There's a column coming soon from me on the brilliant wheeling and dealing of Dayton dfaonsd. The brilliant wheeling and dealing of Dayton Mooorrrrrdfnd. Huh. Looks like my brain isn't prepared for that column yet. In the meantime, just look at that dandy Zack Greinke deal. There were 100 different ways a normal team could have screwed that up, and 500 more that were native only to the Royals. Yet they got a couple solid regulars out of the deal. Low-cost, high-reward regulars.

Cain is one of them, and if you're not aware of his background, it's worth reading. Here's a passage about him in high school:

The rules of the game were foreign, too. On a hard-hit grounder to the shortstop, he might stand in place at first base. On a pop to left, he might sprint all the way to third. He could not differentiate between the bases and home plate.

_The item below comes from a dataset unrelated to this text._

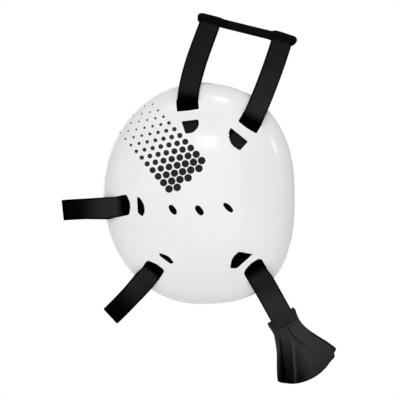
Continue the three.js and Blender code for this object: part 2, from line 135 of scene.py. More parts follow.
def noise(wire, scale, detail=2.0):
    """Noise from 0 to 1 on Object coordinates."""
    place = wire.node("TexCoord", output="Object")
    return wire.node("TexNoise", {}, {"Vector": place, "Scale": scale, "Detail": detail})


def axis(place, index):
    """One coordinate of a place: 0, 1 or 2 for X, Y or Z."""
    return place.node("SeparateXYZ", {}, {0: place}, output=index)


def new_finish(name, **fixed):
    """A material, its shader, and a wire of its tree. Even values go on the shader's own sockets."""
    material = bpy.data.materials.new(name)
    material.use_nodes = True
    shader = material.node_tree.nodes["Principled BSDF"]
    for key, value in fixed.items():
        shader.inputs[key.replace("_", " ")].default_value = value
    return material, shader, Wire(material.node_tree)


def bump(wire, height, distance, strength):
    """A relief, for a shader's Normal."""
    return wire.node("Bump", {}, {"Height": height, "Distance": distance, "Strength": strength})


studio_grey = (0.49, 0.49, 0.49, 1)
plain_white = (1, 1, 1, 1)
world = bpy.data.worlds.new("studio")
scene.world = world
world.use_nodes = True
sky = Wire(world.node_tree)
background = world.node_tree.nodes["Background"]
seen = sky.node("LightPath", output="Is Camera Ray")
mixed(seen, studio_grey, plain_white).feed(background.inputs["Color"])

guard_aim = (-0.03, 0.0, -0.10)
lights = [
    # name, place, aim, width, height, watts
    ("front_soft", (-0.26, -1.5, 0.10), guard_aim, 1.9, 1.9, 9.9),
    ("top_soft", (0.0, -0.5, 1.4), guard_aim, 1.0, 1.0, 2.6),
    ("far_soft", (-0.26, 1.5, 0.10), guard_aim, 1.9, 1.9, 8.0),
    ("crown_spot", (0.259, -0.30, 1.313), (-0.017, -0.096, -0.045), 0.24, 0.24, 1.05),
    ("dome_spot", (0.08, -1.76, 0.869), (-0.022, -0.110, -0.073), 0.26, 0.26, 1.05),
    ("cheek_strip", (1.087, -0.229, 0.453), (0.018, -0.099, -0.076), 0.06, 0.24, 0.6),
    ("nape_strip", (-0.498, -0.481, 1.11), (-0.052, -0.099, -0.050), 0.05, 0.24, 0.28),
]
for name, place, aim, width, height, watts in lights:
    lamp_data = bpy.data.lights.new(name, "AREA")
    lamp_data.shape = "ELLIPSE"
    lamp_data.size = width
    lamp_data.size_y = height
    lamp_data.energy = watts
    lamp = bpy.data.objects.new(name, lamp_data)
    lamp.location = place
    lamp.rotation_euler = (Vector(aim) - Vector(place)).to_track_quat("-Z", "Y").to_euler()
    lamp.visible_camera = False
    scene.collection.objects.link(lamp)

floor_half_side = 2.0
floor_height = -0.30
floor_finish, floor_shader, floor_wire = new_finish(
    "pale_floor", Roughness=0.9, Emission_Color=plain_white, Emission_Strength=0.105,
)
floor_grain = ease(noise(floor_wire, 3.0), 0.3, 0.7)
mixed(floor_grain, (0.86, 0.86, 0.86, 1), (0.90, 0.90, 0.90, 1)).feed(
    floor_shader.inputs["Base Color"]
)

floor_mesh = bpy.data.meshes.new("floor")
floor_bm = bmesh.new()
bmesh.ops.create_grid(floor_bm, x_segments=2, y_segments=2, size=floor_half_side)
bmesh.ops.translate(floor_bm, verts=floor_bm.verts, vec=(0.0, 0.0, floor_height))
floor_bm.to_mesh(floor_mesh)
floor_bm.free()
floor_mesh.materials.append(floor_finish)
floor = bpy.data.objects.new("floor", floor_mesh)
scene.collection.objects.link(floor)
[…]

The story gets better and better, too. It's led to Cain playing one of the best center fields in baseball, and his bat catching up with his glove. He's hitting .297/.335/.406, good for a 105 OPS+. Those are fine numbers, sure, but you have to force yourself to remember it's 2014, which is a lot closer to 1968 than 2000 when it comes to the run-scoring environment. Put him on the 2000 Royals, and you might have a .330 hitter, someone who clearly stands out.

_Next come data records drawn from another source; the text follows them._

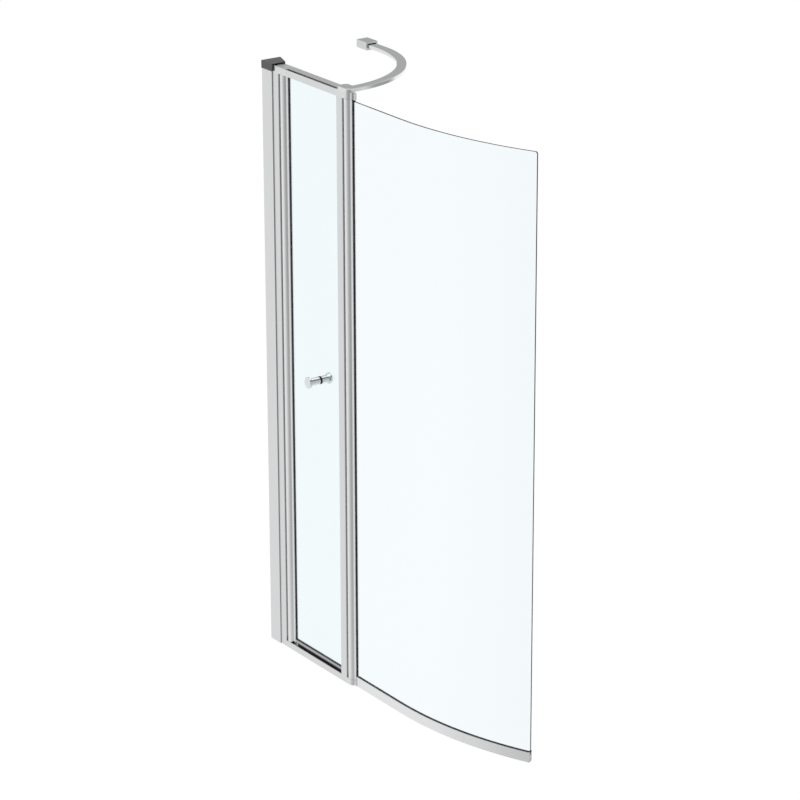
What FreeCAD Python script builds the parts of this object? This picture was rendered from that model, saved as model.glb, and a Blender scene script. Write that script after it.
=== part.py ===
import FreeCAD, Part
import math
import os

from FreeCAD import Vector

# Bath screen with an access door and a pivoting bowed screen.
# X = 0 is the wall and +X runs along the screen, Y = 0 is the front face of the frame
# and +Y points into the bath, Z = 0 is the underside and +Z is up.  Millimetres.

# ---- driving sizes -----------------------------------------------------------------
FRAME_HEIGHT = 1400.0          # underside of the bottom rail to the top of the top rail
FRAME_DEPTH = 29.0             # front to back of the jamb, post and top rail
DOOR_AXIS_X = 73.0             # hinge axis of the access door, from the wall
BOW_AXIS_X = 325.2             # pivot axis of the bowed screen, from the wall
PROFILE_WALL = 1.8             # wall of the jamb, post and top rail extrusions
SLIDE_GAP = 0.3                # play between the wall channel and what slides in it
FIT = 0.2                      # play of a spigot in its profile
EDGE_R = 0.8                   # rounded outer corners of the channel, jamb and post
PAST = 1.0                     # how far a cutting or joining shape passes the face it meets

CHANNEL_REACH = 40.0           # wall channel, from the wall to its mouth
CHANNEL_WALL = 2.0
CHANNEL_BACK_AT_WALL = 46.0    # back of the channel where it meets the wall
CHANNEL_TIP = 1.3              # thickness of the back skin beyond its fin at the mouth
WALL_HOLE_R = 2.75
WALL_HOLE_COUNT = 4
WALL_HOLE_PITCH = 400.0
CAP_SKIRT = 1.4
CAP_THICKNESS = 3.4
CAP_DROP = 14.0                # how far the skirt hangs down over the channel
CAP_OVERHANG = 3.5             # how far the cap passes the channel's mouth
CAP_FIT = 0.1
CAP_BEVEL = 0.5
CAP_LID = 1.0                  # lid over the open space at the channel's mouth
CAP_SEAT = 18.0                # solid part of the lid that rests on the channel
CAP_CORNER_R = 6.0

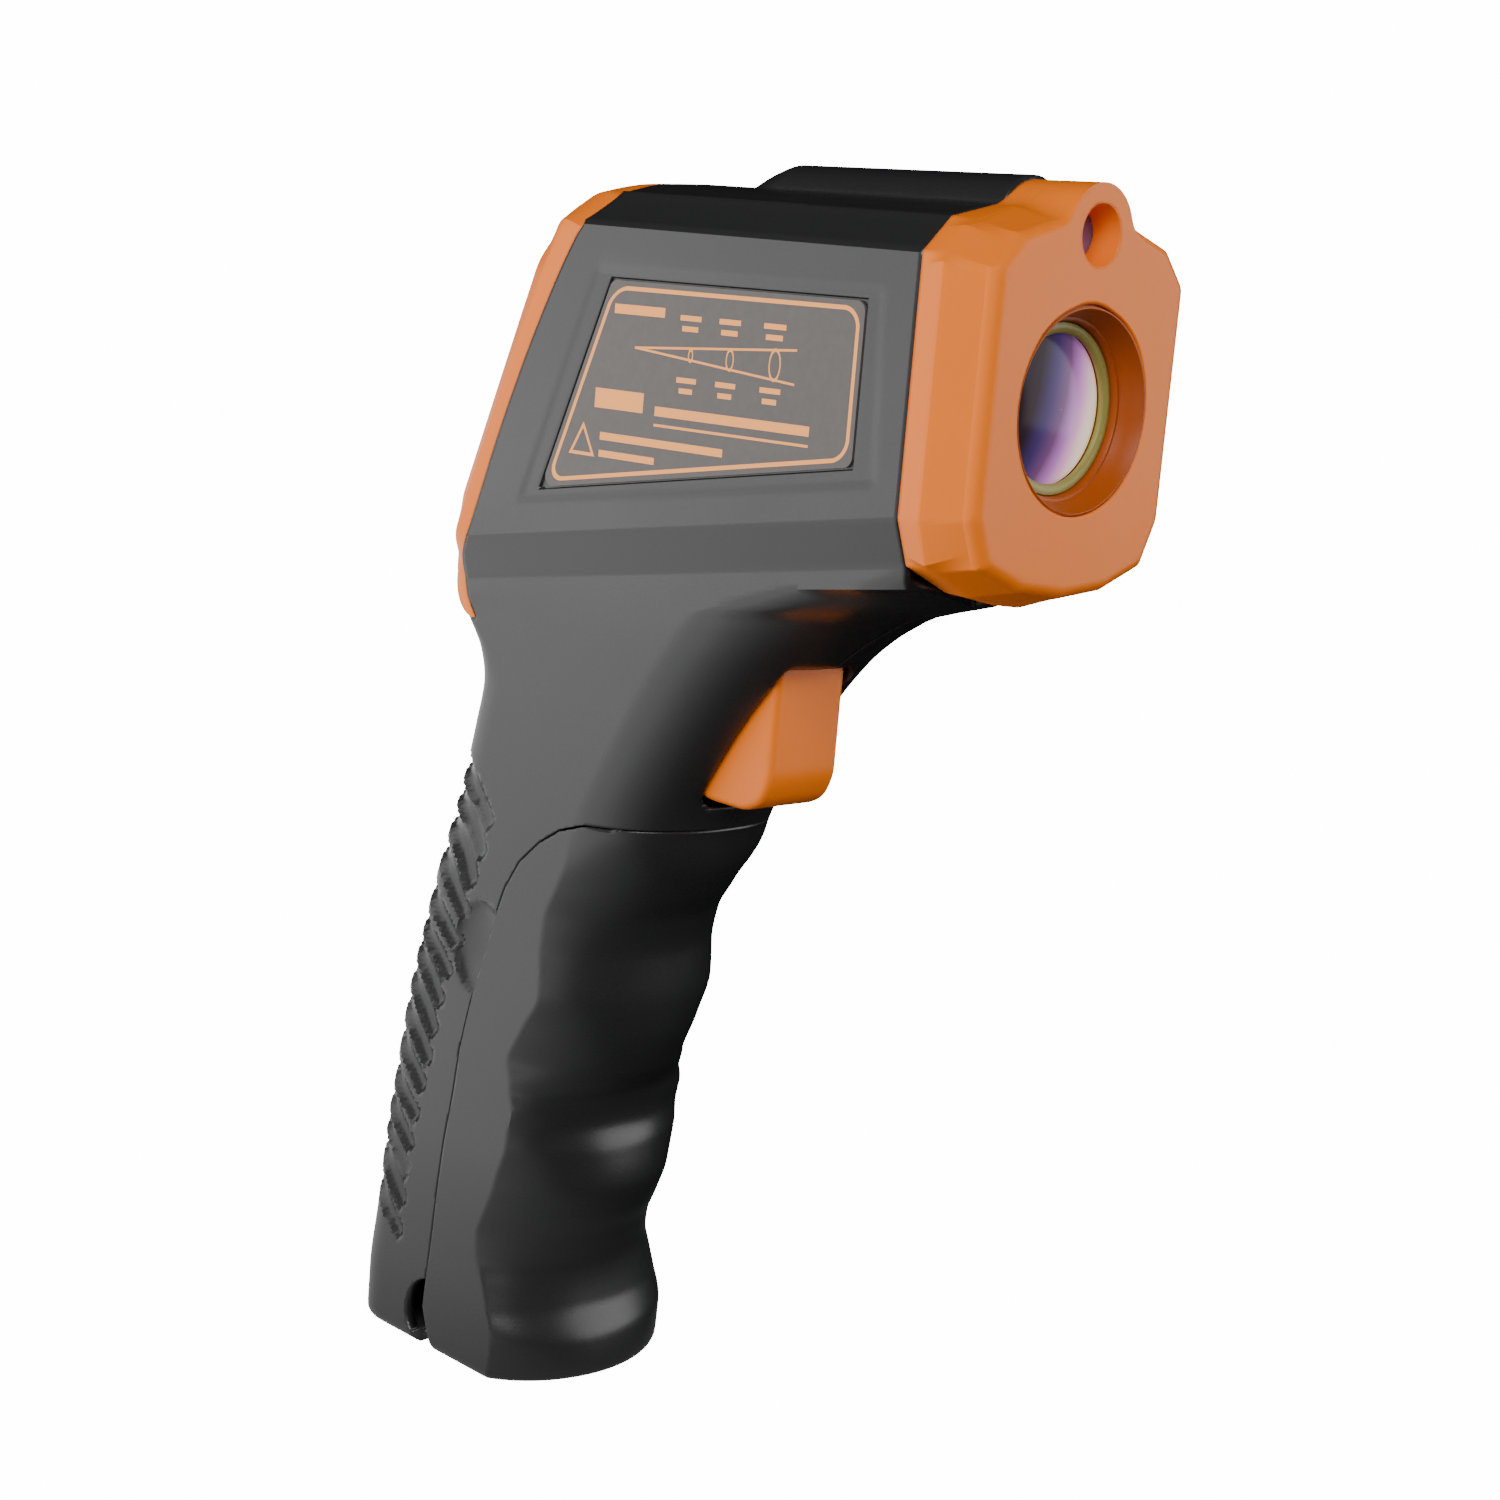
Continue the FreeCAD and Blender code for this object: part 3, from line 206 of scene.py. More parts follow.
housing = {
    "halfWidth": 17.5, "facetIn": 2.1, "facetTop": -17.9, "facetTall": 5.1, "joint": 9.6,
    "crease": -12.5, "creaseFall": 0.152, "creaseBack": 80.2, "tiltAt": 45.0, "seamRow": -33.6,
    "crown": [(0, 21.4), (7, 20.8), (13.4, 19.2)], "crownEdge": 13.0, "chamferFoot": 15.3,
    "ridgeRadius": 5.4, "ridgeAxis": 19.2, "ridgeSoft": 0.35, "ridgeEnd": 44.0, "crownRise": 0.012, "sideRise": 0.014,
    "fingerTop": -57.0, "fingerArc": 27.0,
    "seam": [(-33.6, 80.0), (-31, 81.7), (-28.5, 82.3), (-26, 81.9), (-23.2, 80.2), (-18.5, 78.4), (-9.5, 75.1),
             (3.6, 69.4), (14.4, 63.5), (16.3, 62.0), (18.0, 61.1), (19.2, 60.7), (21.4, 60.4), (25, 60.3)],
    "front": [(-12.5, -16.4), (-17.6, -8.3), (-19.8, 3.3), (-21.4, 7.8), (-22.2, 9.6), (-23.6, 14.2), (-25.5, 20.7),
              (-27.4, 24.3), (-29.4, 27.5), (-33, 32.0), (-40.5, 38.5), (-50.5, 44.8), (-55.5, 47.3), (-60.5, 49.0),
              (-65, 51.8), (-69, 54.5), (-74, 55.9), (-78.6, 56.0), (-83.6, 56.6), (-89.7, 58.8), (-93.6, 61.1),
              (-97.1, 61.7), (-101, 60.8), (-105.4, 60.3), (-109.4, 61.4), (-113.4, 63.0), (-118, 64.0),
              (-122.5, 63.5), (-127, 61.6), (-132, 61.0)],
    "back": [(-33.6, 84.4), (-37.5, 82.6), (-41, 82.2), (-47.3, 83.3), (-55.2, 85.2), (-72, 90.4), (-88.7, 94.0),
             (-101.5, 95.9), (-115, 97.3), (-125, 98.2), (-132, 98.2)],
    "round": [(-12.5, 26), (-22.2, 26), (-25.5, 21), (-29.4, 17), (-33, 14.5), (-45, 12.5), (-56, 12), (-60, 11),
              (-66, 9.8), (-73, 8.0), (-79, 7.4), (-84, 9.4), (-88, 10.2), (-92, 7.4), (-95.5, 5.4), (-100, 6.6),
              (-106, 9.0), (-112, 9.4), (-116, 8.2), (-120, 6.4), (-124, 5.6), (-128, 6.4), (-132, 7.2)],
    "wide": [(-23, 15.4), (-30, 15.3), (-40, 15.1), (-60, 15.0), (-73, 14.85), (-84, 15.05), (-96, 14.85),
             (-104, 15.05), (-117, 14.85), (-125, 15.0), (-132, 15.0)],
    "rearDeep": [(-33.6, 4.4), (-42, 7.5), (-132, 7.5)],
    "label": [(56.8, 9.7), (16.9, 9.7), (16.9, -7.9), (66.9, -15.6)], "labelColumns": [16.4, 16.7, 67.6, 67.9],
    # side rows as share of the way down, height at the label's front and at its lower back corner
    "sideRows": [(0.0, 15.1, 15.1), (0.06, 14.4, 14.4), (0.2, 10.4, 10.4), (0.212, 10.05, 10.05), (0.225, 9.7, 9.7),
                 (0.80, -7.9, -15.6), (0.812, -8.25, -15.95), (0.825, -8.6, -16.3), (0.97, -12.55, -20.3),
                 (1.0, -13.6, -21.26)],
    "slot": [(-6.35, -29), (-6.35, -50.2), (-5.7, -51.6), (-4.3, -52.3), (4.3, -52.3), (5.7, -51.6), (6.35, -50.2),
             (6.35, -29)],
    "door": [(20, -55.5), (46, -55.5), (57.4, -56.0), (61.6, -57.4), (65.1, -59.6), (68.6, -62.8), (71.1, -66.7),
             (72.7, -70.8), (75.2, -79.1), (77.8, -89.8), (79.6, -102.5), (80.6, -111.1), (81.5, -121.0),
             (81.9, -126.5), (80.6, -130.0), (78.3, -134), (20, -134)],
    # height, inset and width share of the rows that round the foot and close it
    "footRows": [(-130.2, 0.0, 1), (-131.0, 0.05, 1), (-131.5, 0.25, 1), (-131.8, 0.5, 1), (-132.0, 0.9, 1),
                 (-132.0, 0.9, 0.75), (-132.0, 0.9, 0.35), (-132.0, 0.9, 0)],
    "hinge": (80.5, -127.5), "hingeRoom": 5.1, "wall": 1.5,
}
joint, halfWidth, creaseBack, seamRow = (housing[key] for key in ("joint", "halfWidth", "creaseBack", "seamRow"))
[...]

As is, he's a shining example of the platinum-glove, high-swing, plus-tools center fielder who is probably more valuable than you think. That's a genre helped made popular by ...

6. Austin Jackson

Oh, you knew he was good. He's been on national TV enough in October to make the name recognizable. But he's never made an All-Star team. More than that, everyone sure seemed just fine with trading him away to get David Price. There was a lot of "That's it?" when the Price deal was announced, partially because the attention was split three ways in the deal, but also because Jackson was widely perceived as a good-not-great piece that you deal for a great-not-good pitcher like Price every time.

We should be careful with the good-not-great label, though. There have been just 12 position players worth three or more WAR in each of the last four seasons. Most of the names you would expect: Andrew McCutchen, Dustin Pedroia, Matt Holliday, Robinson Cano, Miguel Cabrera, and Jose Bautista, for example. Jackson is on the list. He hasn't been okay for a short time. He's been good for an extended period of time...

...That is, if you buy into his defensive stats. Juan Lagares isn't going to make this list because I just can't fathom a center fielder being that much better than his peers, even though he should probably bump Rollins off. Jackson's gaudiest seasons came with the support of defensive numbers like that, and those numbers are slipping. Jackson hasn't been one of the best defensive outfielders in baseball this year, but considering he's still just 27, I'm comfortable ignoring that until there's more supporting evidence.

Jackson has never won a Gold Glove, either. See? You thought you had him rated just fine, but he's probably better than we all think. Or thought. The Mariners death fog is going to melt his offensive skills and spit an Endy Chavez clone out the other side. Until that happens, remember the good times. They were probably better than you think.